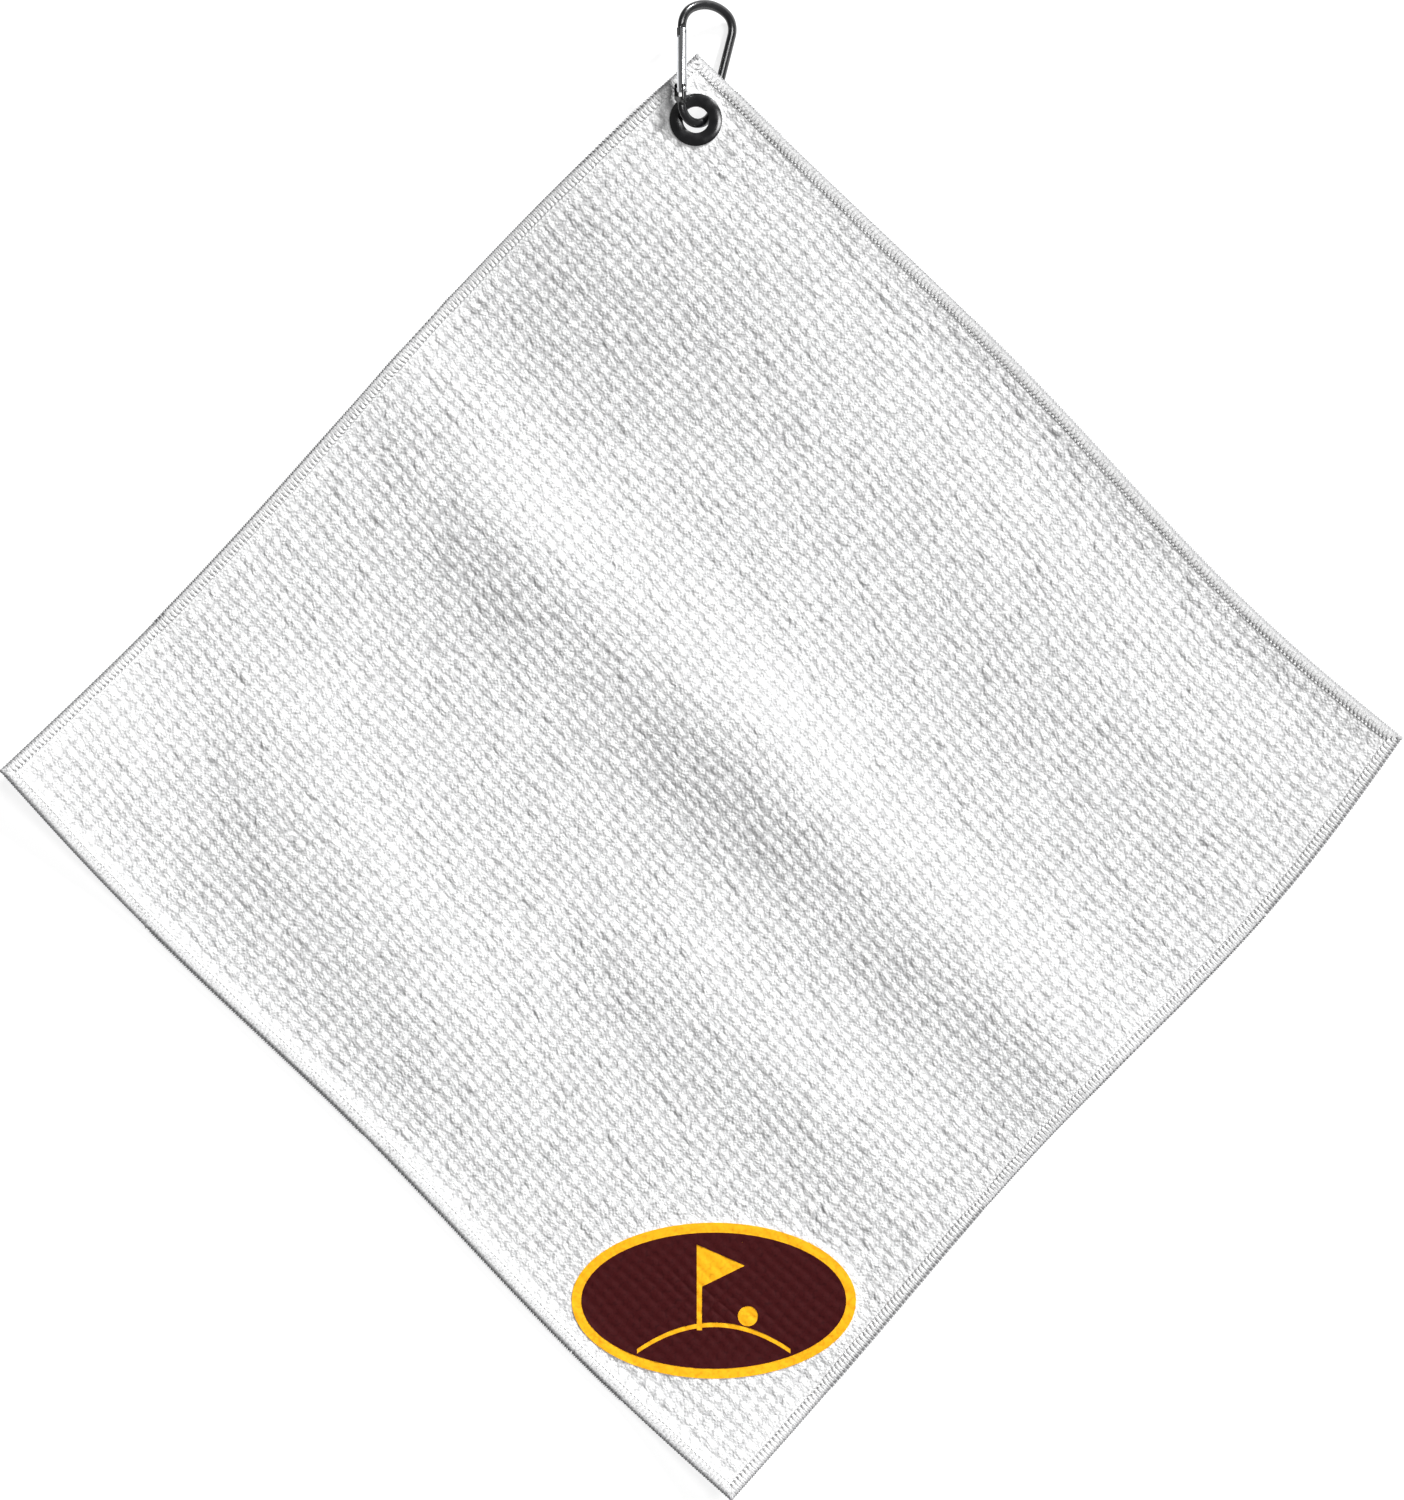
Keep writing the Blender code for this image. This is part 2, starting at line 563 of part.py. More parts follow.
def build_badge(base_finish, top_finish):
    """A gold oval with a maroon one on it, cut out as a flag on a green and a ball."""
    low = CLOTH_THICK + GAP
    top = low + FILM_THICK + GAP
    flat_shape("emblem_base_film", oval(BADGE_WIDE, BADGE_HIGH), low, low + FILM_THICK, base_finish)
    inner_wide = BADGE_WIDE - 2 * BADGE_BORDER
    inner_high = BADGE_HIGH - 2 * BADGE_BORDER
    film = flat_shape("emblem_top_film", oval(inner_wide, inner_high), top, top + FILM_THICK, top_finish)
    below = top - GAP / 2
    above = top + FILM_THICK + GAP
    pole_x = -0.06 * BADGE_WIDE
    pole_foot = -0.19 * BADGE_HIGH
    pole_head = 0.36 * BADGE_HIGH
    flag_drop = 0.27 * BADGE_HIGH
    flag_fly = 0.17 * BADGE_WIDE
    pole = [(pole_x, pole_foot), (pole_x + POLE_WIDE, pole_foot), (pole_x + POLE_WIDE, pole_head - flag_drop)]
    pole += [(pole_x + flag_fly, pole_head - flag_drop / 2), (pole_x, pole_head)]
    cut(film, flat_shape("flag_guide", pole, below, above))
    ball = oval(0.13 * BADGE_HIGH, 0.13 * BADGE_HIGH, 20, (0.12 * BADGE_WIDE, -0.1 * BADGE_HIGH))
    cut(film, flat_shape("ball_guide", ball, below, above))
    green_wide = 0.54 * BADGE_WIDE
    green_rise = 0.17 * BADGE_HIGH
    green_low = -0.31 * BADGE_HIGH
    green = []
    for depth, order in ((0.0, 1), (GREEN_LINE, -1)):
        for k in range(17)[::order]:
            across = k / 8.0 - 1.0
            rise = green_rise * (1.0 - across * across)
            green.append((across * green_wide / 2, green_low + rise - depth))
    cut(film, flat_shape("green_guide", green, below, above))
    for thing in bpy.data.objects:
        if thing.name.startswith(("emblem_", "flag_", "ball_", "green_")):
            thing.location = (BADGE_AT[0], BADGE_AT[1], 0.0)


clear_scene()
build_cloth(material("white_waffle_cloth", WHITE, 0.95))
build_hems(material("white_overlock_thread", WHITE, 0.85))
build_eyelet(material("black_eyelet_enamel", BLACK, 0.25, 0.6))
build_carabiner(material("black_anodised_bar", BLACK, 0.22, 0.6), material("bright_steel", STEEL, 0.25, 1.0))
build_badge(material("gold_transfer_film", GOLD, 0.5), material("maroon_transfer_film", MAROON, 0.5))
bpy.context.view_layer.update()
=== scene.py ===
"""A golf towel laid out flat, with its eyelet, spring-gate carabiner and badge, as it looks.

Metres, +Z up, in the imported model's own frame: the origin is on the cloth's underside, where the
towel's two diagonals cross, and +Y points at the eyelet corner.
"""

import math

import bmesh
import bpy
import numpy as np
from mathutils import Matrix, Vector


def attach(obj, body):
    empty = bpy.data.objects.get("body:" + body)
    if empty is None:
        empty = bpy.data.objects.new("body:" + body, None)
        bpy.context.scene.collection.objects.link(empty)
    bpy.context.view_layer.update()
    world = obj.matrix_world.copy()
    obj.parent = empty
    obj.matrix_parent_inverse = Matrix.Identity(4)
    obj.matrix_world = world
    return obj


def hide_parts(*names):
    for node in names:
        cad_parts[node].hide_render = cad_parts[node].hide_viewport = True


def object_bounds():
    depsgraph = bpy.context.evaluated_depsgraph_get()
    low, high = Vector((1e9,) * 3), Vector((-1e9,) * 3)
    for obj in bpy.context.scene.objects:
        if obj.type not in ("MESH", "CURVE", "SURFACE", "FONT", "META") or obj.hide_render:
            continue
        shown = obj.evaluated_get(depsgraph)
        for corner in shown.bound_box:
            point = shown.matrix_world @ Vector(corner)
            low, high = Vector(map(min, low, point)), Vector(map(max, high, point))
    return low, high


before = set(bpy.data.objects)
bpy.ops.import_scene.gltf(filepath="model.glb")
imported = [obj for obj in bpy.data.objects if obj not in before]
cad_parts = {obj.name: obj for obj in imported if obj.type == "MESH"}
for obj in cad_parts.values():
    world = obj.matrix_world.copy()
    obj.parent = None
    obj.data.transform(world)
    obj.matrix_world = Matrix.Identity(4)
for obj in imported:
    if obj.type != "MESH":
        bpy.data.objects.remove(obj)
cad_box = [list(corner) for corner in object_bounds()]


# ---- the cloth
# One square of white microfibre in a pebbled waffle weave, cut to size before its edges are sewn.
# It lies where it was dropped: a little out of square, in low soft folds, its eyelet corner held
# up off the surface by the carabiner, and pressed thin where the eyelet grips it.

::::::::

__AIM__
Everything from the line that contains "clear_scene()" to the line that contains "shown = obj.evaluated_get(depsgraph)" must be transcribed exactly, both end lines included.

__RESULT FOR THIS EXERCISE__
clear_scene()
build_cloth(material("white_waffle_cloth", WHITE, 0.95))
build_hems(material("white_overlock_thread", WHITE, 0.85))
build_eyelet(material("black_eyelet_enamel", BLACK, 0.25, 0.6))
build_carabiner(material("black_anodised_bar", BLACK, 0.22, 0.6), material("bright_steel", STEEL, 0.25, 1.0))
build_badge(material("gold_transfer_film", GOLD, 0.5), material("maroon_transfer_film", MAROON, 0.5))
bpy.context.view_layer.update()
=== scene.py ===
"""A golf towel laid out flat, with its eyelet, spring-gate carabiner and badge, as it looks.

Metres, +Z up, in the imported model's own frame: the origin is on the cloth's underside, where the
towel's two diagonals cross, and +Y points at the eyelet corner.
"""

import math

import bmesh
import bpy
import numpy as np
from mathutils import Matrix, Vector


def attach(obj, body):
    empty = bpy.data.objects.get("body:" + body)
    if empty is None:
        empty = bpy.data.objects.new("body:" + body, None)
        bpy.context.scene.collection.objects.link(empty)
    bpy.context.view_layer.update()
    world = obj.matrix_world.copy()
    obj.parent = empty
    obj.matrix_parent_inverse = Matrix.Identity(4)
    obj.matrix_world = world
    return obj


def hide_parts(*names):
    for node in names:
        cad_parts[node].hide_render = cad_parts[node].hide_viewport = True


def object_bounds():
    depsgraph = bpy.context.evaluated_depsgraph_get()
    low, high = Vector((1e9,) * 3), Vector((-1e9,) * 3)
    for obj in bpy.context.scene.objects:
        if obj.type not in ("MESH", "CURVE", "SURFACE", "FONT", "META") or obj.hide_render:
            continue
        shown = obj.evaluated_get(depsgraph)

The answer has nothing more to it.